An actual pragmatist would evaluate and change course. Someone who understood public opinion might notice that anti-immigrant sentiment responds to media coverage, not objective reality. They might reason that this is not a problem that can be addressed by policy concessions because policy is not what is causing it. They might even consider offering a different narrative and seeing whether that makes a dent. A truly daring politician might consider telling the British public the truth: that they are being lied to by the right-wing press about the cause of the country's problems, and that Reform is capitalising on this for political gain.

The government does not seem inclined to do any of this. Despite understanding themselves as critical thinkers, reactionary centrists are conformists at heart. And they are so unmoored in our current age because, increasingly, there is no social consensus for them to conform to. Affluent countries the world over are balkanising into fascist and anti-fascist factions. One must simply pick a side. There is no longer such a thing as “British public opinion” (if there ever was). Rather, half the country supports socially illiberal parties and half supports (broadly speaking) liberal ones, similar to the split in the Brexit referendum. If we follow international trends, the values of these two sides will only grow more irreconcilable. Starmer is—though you would never guess it—the captain of the liberal team. His job is not to find consensus, but to hold his own coalition together.  

The moral inversion at the heart of reactionary centrism (empathising with the right, but never blaming them, blaming the left, but never empathising) comes from an implicit (and often subconscious) deference to informal social hierarchies, particularly those relating to gender. Philosopher Kate Manne argues that there is a persistent tendency to sympathise more with the perspective of male perpetrators than female victims. She calls this “himpathy”.

The political right is implicitly coded as male. Political scientists have long understood that the values of the right are associated with (and are propounded in a way evocative of) traditional masculinity. They preach strength, discipline, toughness, self-reliance and respect for authority. Liberalism, in contrast, has become increasingly female-coded: it is the ideology of caring, nurturing, empathy and fairness. In rhetoric against the left, the right often uses language to deride liberals that implies they are effeminate or queer. People of all stripes process political choices this way, often without realising they are doing it. (The two major parties in the US are commonly referred to as the “daddy” or “mommy” party—no prizes for guessing which is which). 

Himpathy affects how we think of political parties and ideologies.

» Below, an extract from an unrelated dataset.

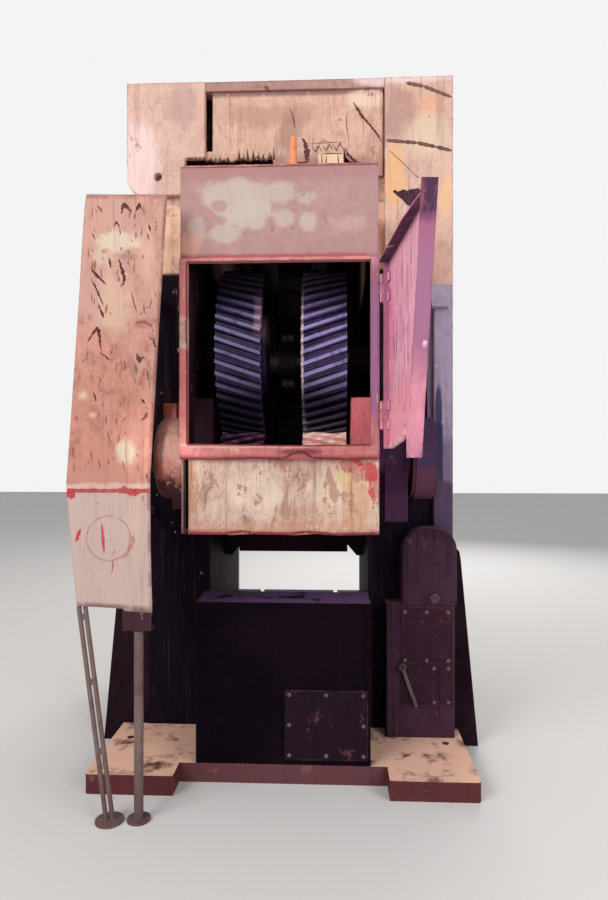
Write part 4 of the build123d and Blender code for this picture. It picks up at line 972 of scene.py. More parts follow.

Male-coded conservatism is offered sympathy and understanding, its bad behaviour framed as a reaction to female-coded liberalism—what I call “what did you say to make him hit you? politics. Increasingly, the resistance to fascism is divided not by policy views, but how much agency the right is seen as having (and hence how much people on the right can be blamed for their actions). This gendered framing also impacts perceptions of authenticity. Men are seen as more authentic than women, more straightforward, so male-coded entities or ideas are seen like that, too. Reactionary centrists have bought the right’s conceit that nativists and bigots are authentic, that they are salt-of-the-earth representations of “real” Britain. The many, many UK citizens who reject their values are (again, often subconsciously) seen as inauthentic. They are elite, overly cosmopolitan, out of touch. 

Labour's response to recent protests against asylum seekers is to empathise with the concern

From my own conversations with senior Labour figures, as well as what I’ve heard from other progressives who have attempted to lobby them, this tacitly gendered framework seeps into everything. They talk about socially conservative views as being “working class”. They’re obsessed with the imaginary figure of a retired steel worker who’s considering voting Reform. Policy decisions are made with this mythological voter in mind. This (decidedly male) caricature is arguably no longer representative of the working class. When you argue that Labour should be thinking of a younger service worker, say a female barista at a chain coffee store, or even an NHS care worker who might be upset with the government over issues like trans rights or Gaza, the response is a blank stare. You cannot get reactionary centrists to see such concerns as legitimate in the same way. 

This makes absolutely no sense as a governing philosophy. As the US fell to Trumpism, and what many experts now agree is fascism, its press blamed Democrats for provoking right-wing anger with their overtures to woke liberalism. Here, Labour blames itself. It blames its own “side” in our divided culture, even its own voters. 

The party’s response to recent protests against asylum seekers, even to rhetoric implying that non-white men are dangerous to white women, is to empathise with the concern. Starmer was recently asked how he would feel if his daughter had to walk past an “asylum hotel”. “I totally get it,” he responded, going on to say that “local people by and large do not want these hotels in their towns, in their place, and nor do I. I’m completely at one with them on that.” What exactly did the PM “get”? What is the limit on his endless validation of the right? 

There are very real structural constraints facing the party (and the country more broadly). I am not saying Labour's job is easy. But so much of what is going wrong for the party is, at root, about the frameworks and narratives with which it approaches politics. These are truly mind-forged manacles: Labour is trapped by its own thinking. 

It can be useful to name a broad cluster of ideas such as this, a persistent tendency or political mindset. I’ve found “reactionary centrist” —an American import—a useful addition to my British political vocabulary. It describes a way of seeing the world that we must get over, and fast. Our political discourse has moved hard to the right, even just in the last year. Unless more of us take a stand, we too could see a collapse of the rule of law, minorities rounded up, and concentration camps being built.  

The mind recoils at such a thought, but as commentators are increasingly arguing, what has happened politically in the States could happen here. Farage has already pledged mass deportations, like Trump did in his last election campaign. We need only look to the president Farage ardently supported to see how much further Reform might go in office. You might think that before it got that bad, reactionary centrists would wake up. That at some point they would stop making excuses for the right. If America’s experience is any indication, they won’t.